National Collaborative Webinar Series
In January, the NCFD launched the webinar series, Honoring Spiritual Needs and Gifts: From Inertia to Collaborative Action by Providers and Congregations. Topics in the free monthly series are focused on honoring the spiritual needs and interests of people served and supported by provider agencies, strategies for connecting with congregations, resources developed to start and strengthen inclusive ministries, and a community call to action to move beyond inclusion to belonging.
The next scheduled webinar, Strategies for Congregations to Use in Building Awareness and Commitment Within Congregations, will take place on Monday, April 27, at 1:00pm (CDT). Registration is required at faithanddisability.org/webinar/ and all webinars are recorded and archived on the NCFD website.
The series is co-sponsored by the Spirituality Division of the American Association on Intellectual and Developmental Disabilities and The Bethesda Institute. Supporting networks include The Arc US, Association of University Centers on Disabilities, Autism Society of America, Parent to Parent, the American Network of Community Options and Resources, and TASH.
The 25th Anniversary of the ADA and Faith Communities: An Opportunity, Invitation and Challenge
In 1990, the religious community was exempt from the legal requirements of the Americans with Disabilities Act (ADA). Because July 2015 marks the 25th Anniversary of the signing of the ADA, the NCFD is working with the Interfaith Disability Advocacy Coalition of the American Association for Persons with Disabilities and the ADA Legacy Project to invite individual faith communities and faith networks to join in the national activities and to educate, celebrate, and re-commit to the vision of the ADA.

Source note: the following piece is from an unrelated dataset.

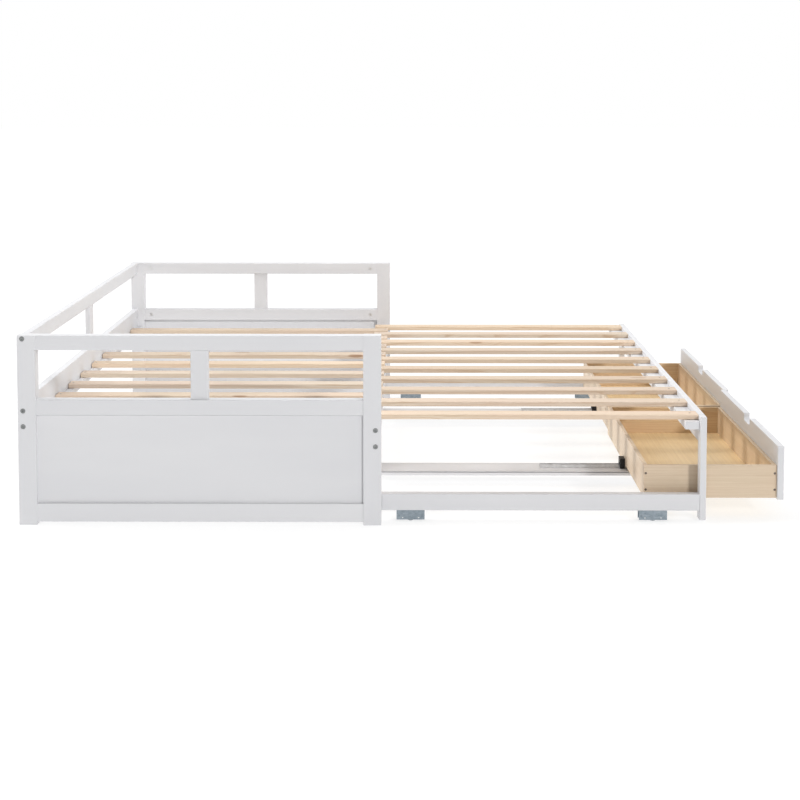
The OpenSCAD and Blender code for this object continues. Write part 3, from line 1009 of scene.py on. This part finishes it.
@dataclass(frozen=True)
class Studio:
    """A white cove with an even sky, soft boxes and the camera."""

    eye: Triple = (0.0151, -5.7775, 1.3001)
    pitch_down: float = 0.0695
    turn_left: float = 0.0069
    lens: float = 73.49
    sensor: float = 36.0
    shift_up: float = -0.25
    sight: float = 200.0
    contrast: float = 0.78
    floor_reach: float = 45.0
    floor_grey: float = 0.30
    floor_glow: float = 0.74
    floor_roughness: float = 0.9
    sky_turns: Pair = (-0.8, 0.3)
    sky_front: float = 0.25
    sky_back: float = 1.0
    lamps: tuple[Lamp, ...] = (
        FarBox("key_box", (0.43, -0.81, 0.40), 1.17, 0.13),
        FarBox("left_low_box", (-0.93, 0.0, 0.38), 0.75, 0.08),
        StripBox("left_strip_box", (-5.0, 0.0, 5.0), (0.8, 6.0), 80.0),
        StripBox("top_box", (0.0, -0.1, 2.6), (2.0, 1.2), 12.0),
    )

    def floor(self) -> None:
        """Lays the pale floor."""
        r = self.floor_reach
        mesh = bpy.data.meshes.new("studio_floor")
        mesh.from_pydata([(-r, -r, 0.0), (r, -r, 0.0), (r, r, 0.0), (-r, r, 0.0)], [],
                         [(0, 1, 2, 3)])
        w = Wiring("pale_floor")
        w.feed(Base_Color=(self.floor_grey,) * 3, Roughness=self.floor_roughness,
               Specular_IOR_Level=0.0, Emission_Color=WHITE, Emission_Strength=self.floor_glow)
        mesh.materials.append(w.material)
        piece = bpy.data.objects.new("studio_floor", mesh)
        bpy.context.scene.collection.objects.link(piece)

    def light(self) -> None:
        """Lights the room, brighter behind the bed than before it, and hangs the lamps."""
        world = bpy.data.worlds.new("white_room")
        world.use_nodes = True
        tree = world.node_tree
        nodes = tree.nodes
        place = nodes.new("ShaderNodeTexCoord")
        axes = nodes.new("ShaderNodeSeparateXYZ")
        span = nodes.new("ShaderNodeMapRange")
        span.interpolation_type = "SMOOTHSTEP"
        for socket, value in (("From Min", self.sky_turns[0]), ("From Max", self.sky_turns[1]),
                              ("To Min", self.sky_front), ("To Max", self.sky_back)):
            span.inputs[socket].default_value = value
        tree.links.new(place.outputs["Generated"], axes.inputs[0])
        tree.links.new(axes.outputs["Y"], span.inputs["Value"])
        tree.links.new(span.outputs["Result"], nodes["Background"].inputs["Strength"])
        nodes["Background"].inputs["Color"].default_value = (*WHITE, 1.0)
        bpy.context.scene.world = world
        for lamp in self.lamps:
            lamp.hang()

    def camera(self) -> None:
        """Sets the camera up off the bed's left end, above its rails, looking along the bed."""
        data = bpy.data.cameras.new("camera")
        data.sensor_width = self.sensor
        data.lens = self.lens
        data.shift_y = self.shift_up
        data.clip_end = self.sight
        data.dof.use_dof = False
        camera = bpy.data.objects.new("camera", data)
        camera.location = self.eye
        ahead = Vector((-math.sin(self.turn_left) * math.cos(self.pitch_down),
                        math.cos(self.turn_left) * math.cos(self.pitch_down),
                        -math.sin(self.pitch_down)))
        camera.rotation_euler = ahead.to_track_quat("-Z", "Y").to_euler()
        bpy.context.scene.collection.objects.link(camera)
        bpy.context.scene.camera = camera

    def build(self) -> None:
        """Builds the studio."""
        self.camera()
        self.floor()
        self.light()
        bpy.context.scene.view_settings.view_transform = "Standard"
        bpy.context.scene.view_settings.gamma = self.contrast


def main() -> None:
    """Builds the daybed's looks and the studio round it."""
    logging.basicConfig(level=logging.INFO, format="%(name)s %(message)s", force=True)
    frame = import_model()
    Studio().build()
    bench = Workbench(frame)
    for part in (
        EndPanel(Side.LEFT),
        EndPanel(Side.RIGHT),
        BackAndStretcher(),
        Slats("fixed_slats", "fixed_slat_screws", "fixed_slat"),
        Slats("pull_out_slats", "pull_out_screws", "pull_out_slat", Slot.DARK_SCREW),
        PullOutFrame(),
        Casters(),
        Drawer(Side.LEFT),
        Drawer(Side.RIGHT),
        Fasteners(),
    ):
        before = len(bench.made)
        part.build(bench)
        LOG.info("%s: %d pieces", type(part).__name__, len(bench.made) - before)


if __name__ == "__main__":
    main()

The NCFD has compiled a list of resources and activities on its website, including a downloadable and customizable pledge that illustrates a faith community’s willingness to commit to an accessible, welcoming worship experience for individuals and families with disabilities.
The Vanderbilt Kennedy Center will host the ADA Legacy exhibits on Wednesday, April 15, 9:30-11:30 a.m. See vkc.mc.vanderbilt.edu/events/4520 for details.